MCAS opposition: Another year 

Published in the Brookline TAB

September 7, 2000






Despite mounting evidence that the Massachusetts Comprehensive Assessment System is bad for kids, state and local school authorities are beginning another year of dumb-downed preparation for an educationally unjustifiable test. This year, high school sophomores who fail the English or Math portion will be told they won't graduate in 2003 unless they take the test again and pass. MCAS opponents are already mobilizing to stop the political and pedagogical bullies from doing further harm.

The prospect of thousands of MCAS failures has led to increasingly ludicrous extremes. Now Governor Paul Cellucci, worried that the no-graduation threat hasn't done enough to whip schools into shape, has put Lieutenant Governor Jane Swift in charge and announced a plan for 30,000 volunteers to tutor failing students.

Swift's new job immediately brought guffaws. MCAS opponents should be pleased, though, because she's the perfect MCAS proponent. Who could better highlight MCAS's educational vacuousness and politically regressive aims than an ethically obtuse big-business flunky whose only teaching experience bears zero resemblance to the circumstances faced by teachers who actually earn their credentials?

Getting thousands of volunteers to provide cover for the state's failure to properly fund schools is a clever ploy. Volunteers are important in a decent society. But volunteers can't substitute for needed institutional change. Although personal attention to individual students is always welcome, the energy and money spent on training and administering tutors would be better directed at cutting down classroom size.

Cellucci's latest moves cap other efforts to head off politically disastrous MCAS results. Yet offering tutors and tinkering with MCAS questions and exploring exceptions and accommodations and two-tier diploma alternatives are little more than political and bureaucratic public relations gimmicks designed to dampen and divide the opposition. We need to be wary of efforts to give MCAS a superficial facelift.

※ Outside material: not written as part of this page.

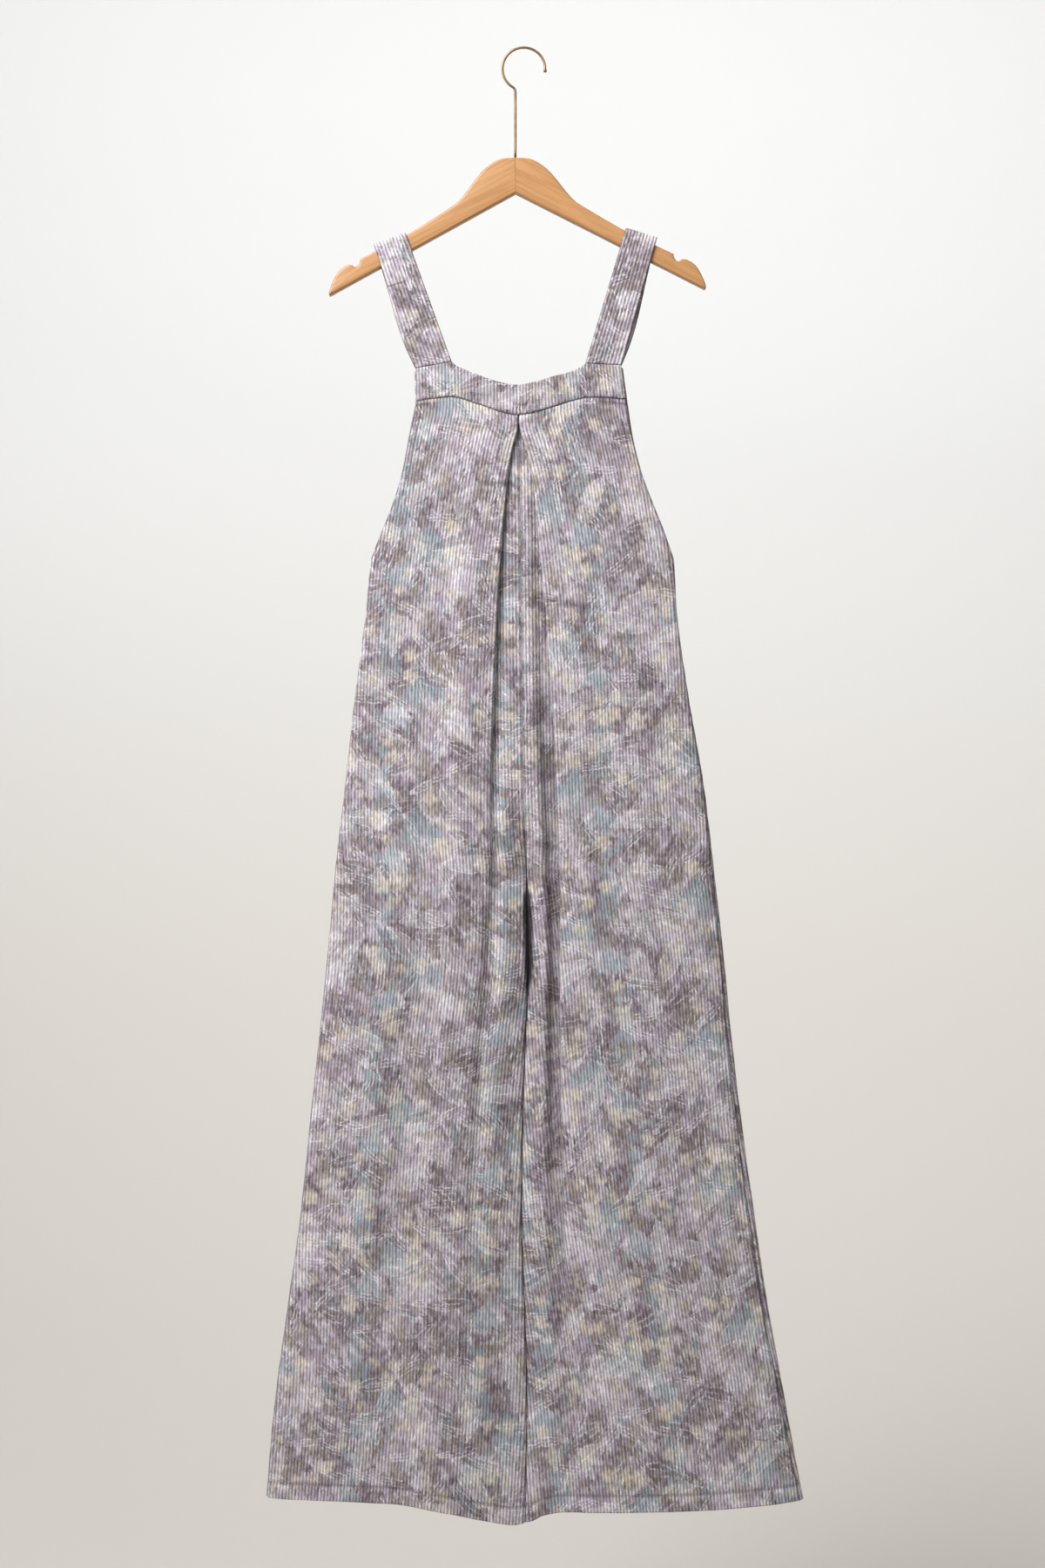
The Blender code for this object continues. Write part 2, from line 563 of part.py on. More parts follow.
def strap_rows(depth, rise):
    """The strap's rows from the front base to the back base.

    Each is its run up the strap, its y, how much of the normal points up the strap and
    along y, its swing outwards, and its share of the sloping foot.
    """
    rows = []
    for k in range(STRAP_ROWS_DOWN):
        t = k / STRAP_ROWS_DOWN
        rows.append((rise * t, -depth, 0.0, -1.0, 0.0, 1 - t))
    flat = depth - STRAP_ARCH_RADIUS
    for angle in np.radians((0, 30, 60, 90)):
        y = -flat - STRAP_ARCH_RADIUS * math.cos(angle)
        rows.append((rise + STRAP_ARCH_RADIUS * math.sin(angle), y, math.sin(angle), -math.cos(angle), 0.0, 0.0))
    for angle in np.radians((90, 60, 30, 0)):
        y = flat + STRAP_ARCH_RADIUS * math.cos(angle)
        rows.append((rise + STRAP_ARCH_RADIUS * math.sin(angle), y, math.sin(angle), math.cos(angle), 0.0, 0.0))
    for k in range(1, STRAP_ROWS_DOWN + 1):
        t = k / STRAP_ROWS_DOWN
        swing = BACK_STRAP_SWING * math.sin(math.pi * t)
        rows.append((rise * (1 - t), depth, 0.0, 1.0, swing, t))
    return rows


def hanger_arm(name, side):
    """One wooden arm: a board cut to its outline, with its long edges rounded except at the mitre."""
    curve = bpy.data.curves.new(name, "CURVE")
    curve.dimensions = "2D"
    curve.fill_mode = "BOTH"
    curve.extrude = HANGER_THICKNESS / 2 * MM
    curve.resolution_u = 3
    line = curve.splines.new("BEZIER")
    line.bezier_points.add(len(ARM_OUTLINE) - 1)
    line.use_cyclic_u = True
    for point, row in zip(line.bezier_points, ARM_OUTLINE):
        place = dict(zip(ARM_OUTLINE_COLUMNS, row))
        point.co = (side * place["out"] * MM, -place["down"] * MM, 0)
        kind = "VECTOR" if place["corner"] else "AUTO"
        point.handle_left_type = point.handle_right_type = kind
    holder = bpy.data.objects.new(name + "_outline", curve)
    bpy.data.collections["guides"].objects.link(holder)
    bpy.context.view_layer.update()
    mesh = bpy.data.meshes.new_from_object(holder.evaluated_get(bpy.context.evaluated_depsgraph_get()))
    bpy.data.objects.remove(holder)
    mesh.name = name
    board = bmesh.new()
    board.from_mesh(mesh)
    bmesh.ops.remove_doubles(board, verts=board.verts, dist=1e-6)
    bmesh.ops.recalc_face_normals(board, faces=board.faces)
    weight = board.edges.layers.float.new("bevel_weight_edge")
    mitre = 0.5 * MM
    for edge in board.edges:
        at_mitre = all(abs(corner.co.x) < mitre for corner in edge.verts)
        sharp = edge.is_manifold and edge.calc_face_angle() > math.radians(50)
        across_board = abs(edge.verts[0].co.z - edge.verts[1].co.z) > HANGER_THICKNESS / 2 * MM
        edge[weight] = 1.0 if sharp and not at_mitre and not across_board else 0.0
    board.to_mesh(mesh)
    board.free()
    mesh.materials.clear()
    arm = add_object(name, mesh, "beech")
    rounding = arm.modifiers.new("Rounded edges", "BEVEL")
    rounding.limit_method = "WEIGHT"
    rounding.width = ARM_EDGE_ROUND * MM
    rounding.segments = 2
    rounding.use_clamp_overlap = False
    arm.rotation_euler = (math.radians(90), -math.radians(HANGER_TILT), 0)
    arm.location = (HANGER_TOP[0] * MM, 0, HANGER_TOP[1] * MM)
    return arm


def hanger_hook(name):
    """The wire hook: a straight shank, a tight bend to the left, and the round of the hook."""
    centre_z = -(HOOK_RADIUS - WIRE / 2)
    angles = np.radians(np.arange(HOOK_START, HOOK_END + 0.1, HOOK_STEP))
    points = [(HOOK_RADIUS * math.cos(a), centre_z + HOOK_RADIUS * math.sin(a)) for a in angles]
    end_x, end_z = points[-1]
    # The wire's heading there, which the neck bend turns to straight down.
    heading = math.atan2(math.cos(angles[-1]), -math.sin(angles[-1]))
    down = -math.pi / 2
    centre = (end_x + HOOK_NECK_RADIUS * math.sin(heading), end_z - HOOK_NECK_RADIUS * math.cos(heading))
    for t in np.linspace(0.25, 1, 4):
        a = heading + (down - heading) * t
        points.append((centre[0] - HOOK_NECK_RADIUS * math.sin(a), centre[1] + HOOK_NECK_RADIUS * math.cos(a)))
    foot = HANGER_TOP[1] + SEAM_GAP
    points.append((points[-1][0], (points[-1][1] + foot) / 2))
    points.append((points[-2][0], foot))
    curve = bpy.data.curves.new(name, "CURVE")
    curve.dimensions = "3D"
    curve.bevel_depth = WIRE / 2 * MM
    curve.bevel_resolution = 2
    curve.use_fill_caps = True
    line = curve.splines.new("POLY")
    line.points.add(len(points) - 1)
    for point, (x, z) in zip(line.points, points):
        point.co = (x * MM, 0, z * MM, 1)
    return add_object(name, curve, "brass_wire")


def main():
    """Builds every piece of the overalls and the hanger."""
    clear_scene()
    for name in ("overalls", "guides"):
        old = bpy.data.collections.get(name)
        if old is None:
            bpy.context.scene.collection.children.link(bpy.data.collections.new(name))
    for face, face_name in ((-1, "front"), (1, "back")):
        for side, side_name in ((-1, "left"), (1, "right")):
            outer, inner = Panel(side, face).surfaces()
            wall(f"{face_name}_panel_{side_name}", outer, inner, "rib_knit")
        yoke(f"{face_name}_yoke", face)
    for side, side_name in ((-1, "left"), (1, "right")):
        strap(f"strap_{side_name}", side)
        hanger_arm(f"hanger_arm_{side_name}", side)
    hanger_hook("hanger_hook")


main()
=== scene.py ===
"""Dresses the rib-knit overalls and their wooden hanger for a render.

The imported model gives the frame: +X to the right of someone facing the garment, -Y
towards them, +Z up, with the origin at the top inside the hook. Every piece of
cloth is worked out here again as a finer wall with its ribs raised, in the place
of the plain wall of the same name. Tables and sizes are in millimetres, and each
mesh is scaled to metres when it is made.
"""

from __future__ import annotations

import logging
import math
from dataclasses import dataclass, field
from enum import Enum
from functools import partial, reduce

import bmesh
import bpy
import numpy as np
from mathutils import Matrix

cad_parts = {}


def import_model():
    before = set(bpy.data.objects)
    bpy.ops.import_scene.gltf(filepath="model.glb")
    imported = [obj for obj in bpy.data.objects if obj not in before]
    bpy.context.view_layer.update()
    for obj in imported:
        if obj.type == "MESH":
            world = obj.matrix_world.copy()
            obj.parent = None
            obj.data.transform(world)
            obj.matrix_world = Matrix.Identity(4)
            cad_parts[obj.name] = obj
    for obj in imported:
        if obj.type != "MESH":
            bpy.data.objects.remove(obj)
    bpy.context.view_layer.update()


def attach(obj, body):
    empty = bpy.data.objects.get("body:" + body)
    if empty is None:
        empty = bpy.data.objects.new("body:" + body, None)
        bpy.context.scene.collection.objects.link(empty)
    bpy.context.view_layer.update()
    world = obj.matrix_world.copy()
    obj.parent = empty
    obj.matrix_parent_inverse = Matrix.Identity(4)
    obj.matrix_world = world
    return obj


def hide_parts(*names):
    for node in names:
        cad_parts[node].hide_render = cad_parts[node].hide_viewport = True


LOG = logging.getLogger("overalls")
MM = 0.001
TINY = 1e-6
TURN = 2 * math.pi
Array = np.ndarray
Points = tuple[tuple[float, float], ...]
Socket = bpy.types.NodeSocket


class Side(Enum):
    """The half of the garment, as someone facing it sees it."""

    LEFT = -1
    RIGHT = 1


class Face(Enum):
    """The front of the garment or its back."""

    FRONT = -1
    BACK = 1


def smooth_curve(at: Array | float, knots: Array, values: Array) -> Array:
    """Reads a curve through the knots that doesn't overshoot.

    Between two knots the curve is the cubic with their values and slopes. A knot's
    slope is the harmonic mean of the rises on its two sides, or 0 at a peak.

    Args:
        at: Where to read it.
        knots: Places along the curve, rising or falling.
        values: The curve's value at each.

    Returns:
        The curve's values.
    """
    knots, values = np.asarray(knots, float), np.asarray(values, float)
    if knots[0] > knots[-1]:
        knots, values = knots[::-1], values[::-1]
    rises = np.diff(values) / np.diff(knots)
    before, after = rises[:-1], rises[1:]
    same_way = before * after > 0
    harmonic = 2 * before * after / np.where(same_way, before + after, 1.0)
    slopes = np.concatenate([rises[:1], np.where(same_way, harmonic, 0.0), rises[-1:]])
    at = np.clip(np.asarray(at, float), knots[0], knots[-1])
    i = np.clip(np.searchsorted(knots, at) - 1, 0, len(knots) - 2)
    step = knots[i + 1] - knots[i]
    t = (at - knots[i]) / step
    rise = values[i] * (2 * t**3 - 3 * t**2 + 1) + values[i + 1] * (3 * t**2 - 2 * t**3)
    bend = slopes[i] * (t**3 - 2 * t**2 + t) + slopes[i + 1] * (t**3 - t**2)
    return rise + step * bend


def along(points: Points, at: Array | float) -> Array:
    """Reads an edge, given as (place, height) points, at those places."""
    data = np.array(points, float)
    return smooth_curve(at, data[:, 0], data[:, 1])


def bell(offset: Array | float, width: float) -> Array:
    """A bell curve: 1 at an offset of 0, and 1/e at one width from there."""
    return np.exp(-((offset / width) ** 2))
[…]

That's as true here in Brookline as it is across the state. Let's keep in mind that MCAS is bad policy for the state as a whole as well as for Brookline, bad for special education and bad for regular education, bad for excellent students and bad for struggling students, bad for wealthy students and bad for poor students.

Recognizing this, the primary goal of CARE (the statewide Coalition for Authentic Reform in Education) is modest and reasonable: getting the legislature to eliminate the MCAS graduation requirement while strengthening support for public education in poorly served urban and rural districts.

At BrooklineCARE's summertime Coolidge Corner table, hundreds of passersby indicated their support, bought buttons, and signed petitions. This fall, the group will seek stronger anti-MCAS statements from our embarrassingly cautious School Committee and Selectmen; a similar statement will be on the November Town Meeting Warrant. (To subscribe to the BrooklineCARE email discussion list, send a blank email to brooklinecare-subscribe@egroups.com; to join the statewide group's list, send to care-subscribe@egroups.com.)

In addition to BrooklineCARE, I also belong to the separate Brookline Boycott Support Group, which aids students who boycott MCAS as well as parents who don't let their fourth-graders take the exam. The boycott continues this year despite the higher stakes; after all, if the state doesn't cancel the no-diploma threat, boycotting sophomores can always take the test later, and some determined sophomores will boycott regardless of consequences. For eighth- and fourth-graders, the stakes are no higher than last year.

Unfortunately, Brookline's School Councils and PTOs have been noticeably missing from the public MCAS debate. Brookline parents should ask their children's principal how MCAS affects their school and what consequences there are for refusing to take the test or to participate in year-long test-prep activities. We should pin them down about the MCAS curriculum impact: what's been added, what's been simplified, what's been lost?

Some School Committee members claim Brookline's curriculum is not altered just to meet MCAS demands, but our own children and teachers recognize the lie. This kind of falsity would be more understandable coming from the new Education Czar than from those we elect to oversee our schools.